Can you blame grandma if you have bad knees?

The Ohio researchers originally recruited two high school-aged twin sisters who were active participants in soccer and basketball to be part of a computer imaging study of knee motion. They were dressed in reflective gear so a computer could track their motion to create an animation sequence for mathematical analysis of knee motion. They jumped off boxes, they flexed their knees forward and back, and their joints were analyzed for shape, size, and flexibility. The girls' performances were included with those of many other volunteers in an attempt to understand the general performance parameters of the knee in healthy teenaged girls.

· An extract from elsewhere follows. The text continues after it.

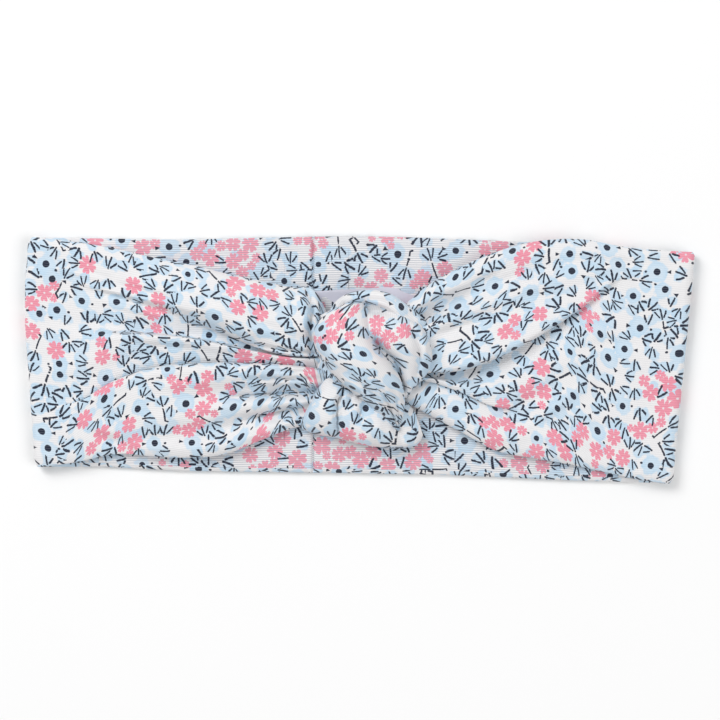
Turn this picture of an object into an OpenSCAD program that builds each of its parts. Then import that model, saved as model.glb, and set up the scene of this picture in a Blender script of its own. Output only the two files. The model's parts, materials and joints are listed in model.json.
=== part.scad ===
// Knotted jersey headband, lying folded flat with the knot on top.
// A printed two-ply tube of cloth is tied in one overhand knot at the front and
// closed by one seam at the back. +X runs along the band, +Y across it towards
// the upper edge, +Z up from the surface that it lies on.

/* [Band] */
// Length of the headband when folded flat
flat_len = 190; // [150:1:230]
// Width of the two-ply band across its back
band_w = 67; // [50:1:80]
// Thickness of one ply of jersey
ply_t = 0.9; // [0.6:0.1:1.2]
// Free gap between the back and the front when folded flat
loop_gap = 0.8; // [0.6:0.1:1.5]
// How far left of the middle the back seam lies
seam_offset = 13.3; // [11:0.1:16]

/* [Knot] */
// Height of the knot above the surface
knot_h = 19.6; // [17:0.1:24]
// Height that the gathered folds reach beside the knot
fold_h = 6.2; // [4:0.1:7]

/* [Label] */
// Length of the care label
label_l = 34; // [25:1:40]
// Width of the care label
label_w = 12; // [8:1:14]
// Thickness of the care label
label_t = 0.25; // [0.2:0.05:0.4]

/* [Hidden] */

// Stack of the folded band, from the surface up
band_t = 2 * ply_t;
fold_r = band_t + loop_gap / 2;
front_z = band_t + loop_gap;

// Hinge lines, all along Y. They make a parallelogram, so the loop opens evenly.
fold_x = flat_len / 2 - fold_r;
seam_x = -seam_offset;
knot_x = seam_offset;

clearance = 0.3;
left_end_x = -14;
stitch_r = 0.22;
stitch_len = 2.2;
stitch_pitch = 3;
stitch_inset = 1.4;
allowance_w = 6;
allowance_t = 0.6;
label_x = seam_x + 0.5;
label_tilt = 3.4;
tube_sides = 16;

jersey = [0.86, 0.90, 0.95];
jersey_shade = [0.74, 0.81, 0.89];
jersey_pink = [0.95, 0.72, 0.77];
satin = [0.83, 0.83, 0.90];
thread = [0.97, 0.97, 0.97];

// Edges of each panel: share of fold_x along the band, share of band_w across it
back_top = [[-1, 0.52], [-0.55, 0.51], [-0.18, 0.523], [0, 0.525], [0.22, 0.518], [0.55, 0.497],
    [1, 0.455]];
back_bottom = [[-1, -0.452], [-0.8, -0.452], [-0.55, -0.47], [-0.14, -0.478], [0.25, -0.487],
    [0.6, -0.507], [1, -0.525]];
front_left_top = [[-1, 0.51], [-0.8, 0.476], [-0.61, 0.434], [-0.43, 0.375], [-0.27, 0.328], [-0.14, 0.28]];
front_left_bottom = [[-1, -0.45], [-0.88, -0.43], [-0.72, -0.385], [-0.57, -0.415], [-0.44, -0.405],
    [-0.28, -0.33], [-0.14, -0.25]];
front_right_top = [[0.14, 0.245], [0.21, 0.315], [0.29, 0.375], [0.46, 0.465], [0.61, 0.497],
    [0.74, 0.505], [0.86, 0.467], [1, 0.457]];
front_right_bottom = [[0.14, -0.17], [0.22, -0.23], [0.31, -0.31], [0.45, -0.39], [0.59, -0.44],
    [0.8, -0.475], [1, -0.5]];
flap_top = [[-0.18, -0.27], [-0.1, -0.12], [0, -0.09], [0.08, -0.13], [0.13, -0.215], [0.195, -0.29]];
flap_bottom = [[-0.18, -0.285], [-0.13, -0.315], [-0.05, -0.33], [0.03, -0.355], [0.12, -0.37],
    [0.17, -0.345], [0.195, -0.31]];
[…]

Within a year of volunteering to participate in the first study, however, both sisters suffered catastrophic injuries to their knees. One suffered a torn ligament in a volleyball game, and the other suffered a torn ligament in a basketball game. (Another older sister also suffered a severe knee injury the same year.) With the permission of the twins and their parents, the researchers then set out to examine whether the sisters had shared, genetically inherited characteristics that would explain their serious knee injuries. To do this, the researchers compared the twins' data to the averages of the other participants in the first study.

The comparison found in a study of knee motion

  • The injured girls' knee joints were "tighter" than average, with about 12 mm (a little more than a quarter of an inch) less gap space in the knee joint than expected.
  • The injured girls' knees tended to "flop" outward, moving outward when the foot went down.
  • The injured girls had much more flexible hamstrings on their injured legs than on their uninjured legs.
There are some strong indications that a tendency to knee injury is probably inherited. White Europeans are 660% more likely to suffer knee injuries during sports than members of other ethnic groups.

Female adolescents, moreover, are at much greater risk of knee injury than male adolescents. Non-contact knee injuries are more common in teenaged girls than in teenaged boys, and these injuries are usually associated with excessively flexible hamstrings, excessive outward "flop" of the knee when the foot impacts the ground or floor, and a narrow gap at the knee joint.

Examination of these girls is consistent with what is believed to be true about the heritability of knee disorders. But what should concerned parents do to prevent knee injuries in their children?
There are also good indications that girls can be trained to avoid knee injuries. Making sure to land feet flat on the playing surface helps prevent torn ligaments. Learning to avoid "sliding" into a goal saves the knee joint. Neuromuscular training can be helpful to all teens who are active in sports, but especially for girls of white European descent.

When one child suffers a knee injury, it's like that her siblings are also at high risk. Prevent serious injury by training how the knee moves, especially during jumping. It is possible to train the muscles that stabilize the knee in ways that compensate for stress and strain that otherwise would cause injury.

  • Hewett TE, Lynch TR, Myer GD, Ford KR, Gwin RC, Heidt RS Jr. Multiple risk factors related to familial predisposition to anterior cruciate ligament injury: fraternal twin sisters with anterior cruciate ligament ruptures. Br J Sports Med. 2010 Sep,44(12):848-55. Epub 2009 Jan 21.